═════ Data section ═════
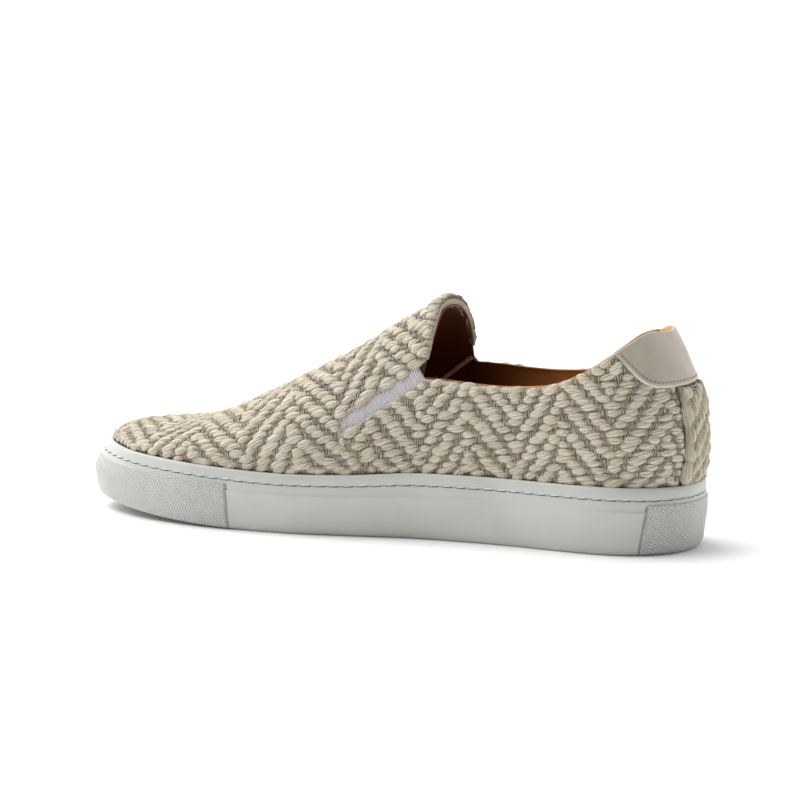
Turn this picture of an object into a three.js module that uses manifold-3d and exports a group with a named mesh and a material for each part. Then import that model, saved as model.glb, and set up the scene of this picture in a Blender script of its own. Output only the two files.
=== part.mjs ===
// A woven slip-on shoe on a rubber cup sole, right foot. Millimetres, +X to the toe, +Y to the
// medial side, +Z up. The shoe stands on the plane z = 0, with the middle of its box at x = y = 0.
import * as THREE from "three";
import { mergeVertices } from "three/addons/utils/BufferGeometryUtils.js";
import Module from "manifold-3d";

const wasm = await Module();
wasm.setup();

// Driving dimensions
const SOLE_LENGTH = 290; // heel to toe, at the widest line of the cup sole
const BALL_WIDTH = 102; // across the sole at the ball of the foot
const SIDE_HEIGHT = 29.7; // floor to the rim of the cup sole, at the heel
const INSTEP_HEIGHT = 103.5; // floor to the top of the throat
const HEEL_TOP = 95; // floor to the top of the heel tab
const COLLAR_HEIGHT = 68.2; // floor to the collar at its lowest
const COLLAR_TILT = 0.02; // rise of the collar from the lateral to the medial side, per mm
const THROAT_AT = 0.414; // the throat's edge, as a share of the length from the heel
const THROAT_LEAN = 3.5; // how far the throat's top leans back over its corners
const TOE_SPRING = 6.5; // rise of the sole's underside at the toe tip
const FIT_GAP = 0.3; // clearance between pieces that touch
const CUP_WALL = 2.4; // thickness of the cup sole's wall at its rim
const RIM_SETBACK = 0.8; // the rim lies this far inside the sole's widest line
const HEEL_FLOOR = 15; // thickness of the cup's floor under the heel
const BALL_FLOOR = 10.5; // thickness of the cup's floor under the ball
const UPPER_WALL = 2.6; // woven cloth and leather lining together
const SWELL = 2.0; // how far the cloth swells out over the rim
const INSOLE_THICKNESS = 4.5;
const ROLL_WIDTH = 8; // folded edge of the cloth along the throat
const ROLL_RISE = 2.4; // how far that fold stands out
const GORE_WIDTH = 7; // elastic seen between vamp and quarter
const GORE_THICKNESS = 1.2;
const GORE_DEPTH = 0.7; // the elastic lies this far under the cloth's face
const TAB_THICKNESS = 1.3; // leather heel tab
const STRIP_THICKNESS = 2.2; // cloth strip up the back of the heel
const STRIP_WIDTH = 24;
const BUMPER_RISE = 0.8; // the ribbed toe and heel panels stand out of the side
const TOE_BUMPER_AT = 0.708; // where the toe panel ends, as a share of the length
const HEEL_BUMPER_AT = 0.053; // where the heel panel ends
const TREAD_DEPTH = 1.5;
const TREAD_WIDTH = 3;
const TREAD_PITCH = 9;
const TREAD_MARGIN = 8; // flat border round the tread
const ARCH_DEPTH = 1.2; // hollow under the waist

// Sampling
const STATIONS = 34; // steps from heel to toe along one side
const DOME_STEPS = 12; // steps from the rim to the ridge
const FAR = 400; // reach of a cutting shape, past the whole shoe

// The sole's plan: half widths from the centre line as shares of the ball width, the centre line's
// own sideways shift, and the height of the rim as a share of the side height.
const PLAN = [
  { at: 0.0, medial: 0.33, lateral: 0.33, centre: 0.0, rim: 0.985 },
  { at: 0.15, medial: 0.345, lateral: 0.345, centre: 0.0, rim: 1.0 },
  { at: 0.3, medial: 0.322, lateral: 0.36, centre: 0.0, rim: 1.0 },
  { at: 0.4, medial: 0.332, lateral: 0.398, centre: 0.0, rim: 0.99 },
  { at: 0.53, medial: 0.405, lateral: 0.47, centre: 0.006, rim: 0.915 },
  { at: 0.62, medial: 0.445, lateral: 0.51, centre: 0.014, rim: 0.9 },
  { at: 0.73, medial: 0.45, lateral: 0.52, centre: 0.022, rim: 0.935 },
  { at: 0.87, medial: 0.43, lateral: 0.485, centre: 0.028, rim: 1.0 },
  { at: 1.0, medial: 0.39, lateral: 0.44, centre: 0.03, rim: 1.045 },
];
const HEEL_ROUND = 0.135; // share of the length that the heel's round end takes
const TOE_ROUND = 0.32; // share that the toe's round end takes
const HEEL_POWER = 2.15; // 2 is an ellipse, more is squarer
const TOE_POWER = 2.35;

// The last: its ridge as a share of the instep height, how full each side of its section is, and
// how far the ridge lies to the medial side, as a share of the ball width.
const LAST = [
  { at: 0.0, ridge: 1.206, medial: 2.5, lateral: 2.5, aside: 0.0 },
  { at: 0.25, ridge: 1.206, medial: 2.5, lateral: 2.5, aside: 0.0 },
  { at: 0.33, ridge: 1.12, medial: 2.3, lateral: 2.6, aside: 0.03 },
  { at: 0.37, ridge: 1.04, medial: 2.2, lateral: 2.6, aside: 0.06 },
  { at: 0.403, ridge: 0.981, medial: 2.15, lateral: 2.55, aside: 0.07 },
  { at: 0.43, ridge: 0.953, medial: 2.1, lateral: 2.5, aside: 0.07 },
  { at: 0.475, ridge: 0.883, medial: 2.0, lateral: 2.4, aside: 0.06 },
  { at: 0.545, ridge: 0.761, medial: 2.0, lateral: 2.25, aside: 0.045 },
  { at: 0.65, ridge: 0.609, medial: 2.0, lateral: 2.1, aside: 0.035 },
  { at: 0.72, ridge: 0.512, medial: 2.0, lateral: 2.1, aside: 0.025 },
  { at: 0.78, ridge: 0.44, medial: 2.1, lateral: 2.1, aside: 0.015 },
  { at: 0.85, ridge: 0.393, medial: 2.2, lateral: 2.2, aside: 0.005 },
  { at: 0.93, ridge: 0.375, medial: 2.3, lateral: 2.3, aside: 0.0 },
  { at: 1.0, ridge: 0.369, medial: 2.3, lateral: 2.3, aside: 0.0 },
];
const TOE_CROWN = 0.09; // share of the length over which the toe cap curves down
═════
— Exercise directions —
Copy each line that holds the word "import".

— The answer —
Turn this picture of an object into a three.js module that uses manifold-3d and exports a group with a named mesh and a material for each part. Then import that model, saved as model.glb, and set up the scene of this picture in a Blender script of its own. Output only the two files.
import * as THREE from "three";
import { mergeVertices } from "three/addons/utils/BufferGeometryUtils.js";
import Module from "manifold-3d";